- OBJECTIVE -
Up to and including the line with "patterns: The patterns.", reproduce the listing below exactly, beginning at its first line.

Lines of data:
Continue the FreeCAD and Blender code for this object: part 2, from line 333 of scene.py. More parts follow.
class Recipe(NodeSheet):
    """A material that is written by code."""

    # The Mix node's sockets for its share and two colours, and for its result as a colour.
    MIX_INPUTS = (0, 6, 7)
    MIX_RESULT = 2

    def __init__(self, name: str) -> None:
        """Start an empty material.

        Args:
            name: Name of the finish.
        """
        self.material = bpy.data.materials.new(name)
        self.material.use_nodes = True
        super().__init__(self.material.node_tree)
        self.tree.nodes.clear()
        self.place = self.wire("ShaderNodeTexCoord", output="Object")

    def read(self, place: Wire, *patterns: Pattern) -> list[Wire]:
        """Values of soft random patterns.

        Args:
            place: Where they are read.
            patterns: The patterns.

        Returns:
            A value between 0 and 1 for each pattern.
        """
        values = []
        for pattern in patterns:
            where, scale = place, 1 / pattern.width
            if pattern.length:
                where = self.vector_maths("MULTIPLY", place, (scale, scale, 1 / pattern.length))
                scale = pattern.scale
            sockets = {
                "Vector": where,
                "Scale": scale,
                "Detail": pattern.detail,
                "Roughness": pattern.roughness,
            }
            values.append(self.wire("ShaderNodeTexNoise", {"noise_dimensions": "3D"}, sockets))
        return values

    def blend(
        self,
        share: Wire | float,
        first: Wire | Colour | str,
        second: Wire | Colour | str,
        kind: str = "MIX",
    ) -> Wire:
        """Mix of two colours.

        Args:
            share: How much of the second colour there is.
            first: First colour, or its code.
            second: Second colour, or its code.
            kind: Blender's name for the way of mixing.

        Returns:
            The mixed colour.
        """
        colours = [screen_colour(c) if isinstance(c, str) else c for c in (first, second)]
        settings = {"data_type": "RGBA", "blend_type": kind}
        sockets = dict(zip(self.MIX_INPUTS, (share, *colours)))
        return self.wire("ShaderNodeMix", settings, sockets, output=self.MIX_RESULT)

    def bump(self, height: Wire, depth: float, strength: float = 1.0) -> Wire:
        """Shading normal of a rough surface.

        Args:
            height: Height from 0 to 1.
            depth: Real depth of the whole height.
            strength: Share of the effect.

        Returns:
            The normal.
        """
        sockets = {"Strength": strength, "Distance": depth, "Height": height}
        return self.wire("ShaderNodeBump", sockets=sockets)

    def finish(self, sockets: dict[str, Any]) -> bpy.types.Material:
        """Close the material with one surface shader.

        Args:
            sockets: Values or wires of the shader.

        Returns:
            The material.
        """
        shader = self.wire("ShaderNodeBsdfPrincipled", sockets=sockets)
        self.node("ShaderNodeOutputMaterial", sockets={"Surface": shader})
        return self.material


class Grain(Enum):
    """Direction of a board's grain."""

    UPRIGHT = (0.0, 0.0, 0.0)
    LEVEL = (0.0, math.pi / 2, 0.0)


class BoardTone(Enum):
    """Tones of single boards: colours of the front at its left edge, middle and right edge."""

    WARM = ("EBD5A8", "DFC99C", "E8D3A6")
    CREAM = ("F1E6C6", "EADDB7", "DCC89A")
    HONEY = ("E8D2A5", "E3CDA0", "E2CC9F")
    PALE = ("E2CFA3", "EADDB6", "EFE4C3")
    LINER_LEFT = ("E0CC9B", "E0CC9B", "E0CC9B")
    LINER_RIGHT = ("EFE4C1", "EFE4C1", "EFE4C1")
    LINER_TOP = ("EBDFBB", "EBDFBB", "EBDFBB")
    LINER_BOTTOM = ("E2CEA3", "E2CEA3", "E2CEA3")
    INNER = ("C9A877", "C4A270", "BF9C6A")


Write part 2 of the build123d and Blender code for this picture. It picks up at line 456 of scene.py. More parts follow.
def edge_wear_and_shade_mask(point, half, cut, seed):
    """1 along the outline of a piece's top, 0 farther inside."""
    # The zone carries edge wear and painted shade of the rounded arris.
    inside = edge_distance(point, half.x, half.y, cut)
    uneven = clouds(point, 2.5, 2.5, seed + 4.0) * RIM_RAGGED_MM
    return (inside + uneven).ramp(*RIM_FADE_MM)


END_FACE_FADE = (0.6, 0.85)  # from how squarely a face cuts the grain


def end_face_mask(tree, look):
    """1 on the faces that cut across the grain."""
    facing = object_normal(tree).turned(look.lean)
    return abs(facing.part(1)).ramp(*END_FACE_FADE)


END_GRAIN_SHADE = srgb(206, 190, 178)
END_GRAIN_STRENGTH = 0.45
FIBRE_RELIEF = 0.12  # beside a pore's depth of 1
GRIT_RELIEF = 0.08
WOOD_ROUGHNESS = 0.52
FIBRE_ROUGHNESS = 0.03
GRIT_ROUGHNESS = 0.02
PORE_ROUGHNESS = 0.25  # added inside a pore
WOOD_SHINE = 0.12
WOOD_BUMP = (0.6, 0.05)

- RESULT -
Continue the FreeCAD and Blender code for this object: part 2, from line 333 of scene.py. More parts follow.
class Recipe(NodeSheet):
    """A material that is written by code."""

    # The Mix node's sockets for its share and two colours, and for its result as a colour.
    MIX_INPUTS = (0, 6, 7)
    MIX_RESULT = 2

    def __init__(self, name: str) -> None:
        """Start an empty material.

        Args:
            name: Name of the finish.
        """
        self.material = bpy.data.materials.new(name)
        self.material.use_nodes = True
        super().__init__(self.material.node_tree)
        self.tree.nodes.clear()
        self.place = self.wire("ShaderNodeTexCoord", output="Object")

    def read(self, place: Wire, *patterns: Pattern) -> list[Wire]:
        """Values of soft random patterns.

        Args:
            place: Where they are read.
            patterns: The patterns.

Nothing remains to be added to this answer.